The CPP is the Obama administration attempt to respond to a U.S. Supreme Court ruling, in Massachusetts vs. EPA, and subsequent rulings, that stated greenhouse gases (GHG), such as CO2 and methane, are air pollutants that are covered by the Clean Air Act (CAA), and in short required the EPA to make a decision on this matter [11]. The CPP is also a key part of the Obama administrations effort to enable the U.S. to begin mitigating the effects of climate change, and to promote such efforts among the International Community, like he did at COP21. Specifically, the CPP regulates GHG emissions from direct emitters, such as Power Plants which account for approximately 33% of U.S. GHG emissions, using section 111 of the CAA [12]. The plan is that by 2030 it will reduce emissions in that sector by 32% [13]. Section 111 applies to sources that are not currently being regulated under other sections of the CAA, and that the EPA administrator in her judgment finds "causes, or contributes significantly to, air pollution which may reasonably be anticipated to endanger public health or welfare" [14]. Section 111(b) applies to new, modified and reconstructed sources by establishing standards, and its implementation under the CPP is not being challenged. On the other hand, section 111(d) is for existing sources, and it is being challenged. 

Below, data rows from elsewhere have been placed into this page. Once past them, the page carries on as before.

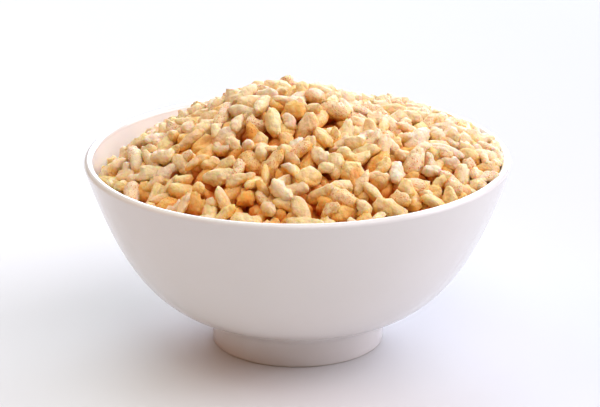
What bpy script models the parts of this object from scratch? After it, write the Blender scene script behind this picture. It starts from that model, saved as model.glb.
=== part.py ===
"""A small white porcelain bowl heaped with puffed rice cereal.

Two solids share one frame: metres, +Z up, the origin on the table under the middle of the foot.
The bowl is one turned shell on a foot ring. The cereal is one body: a core that fills the bowl
just clear of its wall, with the grains that show fused on top.
"""

import math
import random

import bmesh
import bpy
from mathutils import Matrix, Vector, noise

MM = 0.001

# Bowl
RIM_RADIUS = 57.5 * MM
RIM_HEIGHT = 52.7 * MM
LIP_RADIUS = 1.2 * MM
OUTER_ROOT = 7.9 * MM  # height at which the outer wall's curve would meet the axis
OUTER_POWER = 4.3  # height along the outer wall goes as radius to this power
OUTER_START = 0.51  # share of the rim radius at which the outer wall leaves the foot's fillet
INNER_ROOT = 9.1 * MM  # height of the inside at the axis
INNER_POWER = 3.6
FOOT_RADIUS = 23.6 * MM
FOOT_WALL = 4.0 * MM
FILLET_DROP = (2.0 * MM, 4.1 * MM)  # from the wall's end to the fillet's corner, and to its end
FOOT_ROUNDING = 0.5 * MM
FOOT_DRAFT = 0.2 * MM  # how much the foot narrows on its way down
RECESS_DEPTH = 3.4 * MM
RECESS_CROWN = 0.3 * MM  # how much deeper the recess is in its middle
TURN_STEPS = 48
OUTER_RINGS = 7
INNER_RINGS = 7
LIP_RINGS = 4

# Heap of cereal; levels count from the rim's top, and radii as shares of the mouth
FIT_GAP = 0.4 * MM  # between the core and the bowl's inside
MOUTH_RADIUS = RIM_RADIUS - 2 * LIP_RADIUS
EDGE_LEVEL = -3.9 * MM  # where the heap meets the wall, on average
EDGE_LEAN = 4.0 * MM  # how much higher it lies at +X, and lower at -X
DIP_DEPTH = 2.2 * MM  # the low place at the back left
DIP_ANGLE = 150.0  # degrees, as is its width
DIP_WIDTH = 30.0
DOME_LEVEL = 10.5 * MM
DOME_POWER = 3.4
CROWN_HEIGHT = 8.0 * MM  # the steeper pile on top of the dome
CROWN_CENTRE = (-4.2 * MM, 2.0 * MM)
CROWN_RADIUS = 17.9 * MM
CROWN_POWER = 4
CORE_DEPTH = 2.4 * MM  # how far the bare core lies below the tops of the grains
CORE_RINGS = 8
CORE_TURN = 15.0 * MM  # below this depth under the rim the core keeps to the bowl's inside all round
CORE_UNEVEN = 0.4 * MM
CORE_BUMP_SIZE = 6.0 * MM
EDGE_ROUNDS = 12  # steps of the search for where the core meets the wall

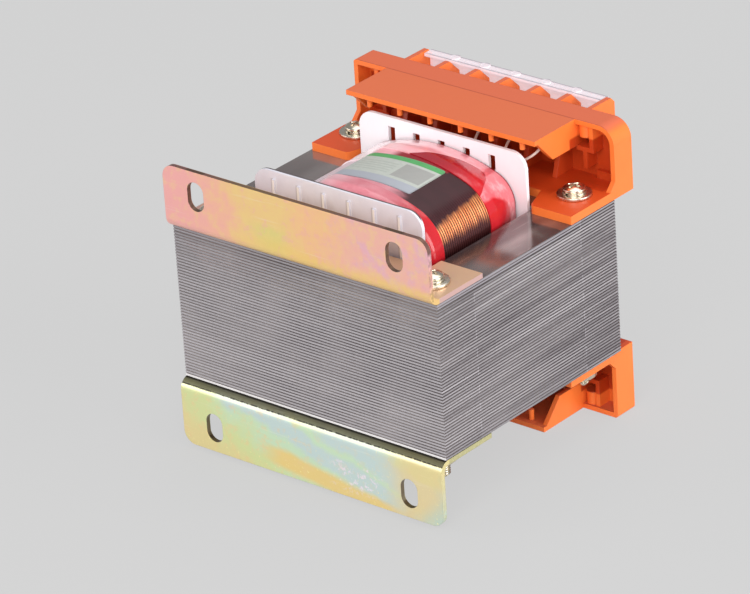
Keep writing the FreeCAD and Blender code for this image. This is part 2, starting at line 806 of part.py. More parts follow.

Under section 111(d) of the CAA, the EPA's CPP "is establishing CO2 emission performance rates for two subcategories of existing fossil fuel-fired EGUs, fossil fuel-fired electric steam generating units and stationary combustion turbines". States are responsible for coming up with a plan "that meet the emission performance rates using best system of emission reduction” (BSER). The EPA has stated that the BSER can be a "combination of emission rate improvements and limitations on overall emissions at affected Electricity Generation Units (EGUs)." The EPA says this can be accomplished using three supply side building blocks, 1) reducing emissions of the specific EGU, substituting increases generation from 2) lower-emitting existing natural gas combined cycle units (NGCC), and 3) new zero-emitting renewable energy units. States can also use programs which improve demand side energy efficiency [15]. By not just focusing on each EGU, this approach is designed to give states the flexibility to design a plan that is tailored to each states power sector. For instance North Carolina has already been investing in Solar Energy, so it could continue to do so, and use the energy produced from solar to reduce the energy being generated from coal fired steamed plants, lessening the amount of CO2 being released and saving money by not burning coal. Opponents of the CPP, such as Governor McCrory and van der Vaart, have put up an array of contradicting reasons why GHG can not be regulated under section 111(d) of the CAA [16]. It seems like the main point of this approach is to confuse people about the CAA [17]. However, the Supreme Court has not been confused, so far, and continues to support the EPA. 

What may be most interesting about the opposition, is how many of their criticisms go against the tide of technological change in the Power Sector. The Power Sector is in the middle of a technological revolution, where electricity generation is becoming far more distributed, because of renewable energy and large-scale energy storage, and transmission is becoming far more interconnected, because of smart-grids and micro-grids. Governor McCrory should understand this, because he was once employed by Duke Energy. But their approach makes even less sense if you consider the revolution taking place on the other side of the wire, in energy efficiency. Light-emitting diodes (LED), in your television and light bulb, are leading this revolution, using over 80% less electricity [18] than incandescent bulbs. In North Carolina one of the major uses of electricity is to cool homes and businesses using air conditioners. Hybrid liquid desiccant air conditioning systems, which dehumidify air using a salt brine before sending it to the compressor, have been shown to provide 26–80% energy savings [19] over traditional vapor-compression air conditioners, depending on climates humidity. It is very humid in North Carolina during the summer! The EPA's CPP has been designed to enable states to take advantage of this revolution, by not focusing only on the EGU. The opposition on the other hand look like old fuddy duddies stuck in their ways, and not willing to accept the change in times.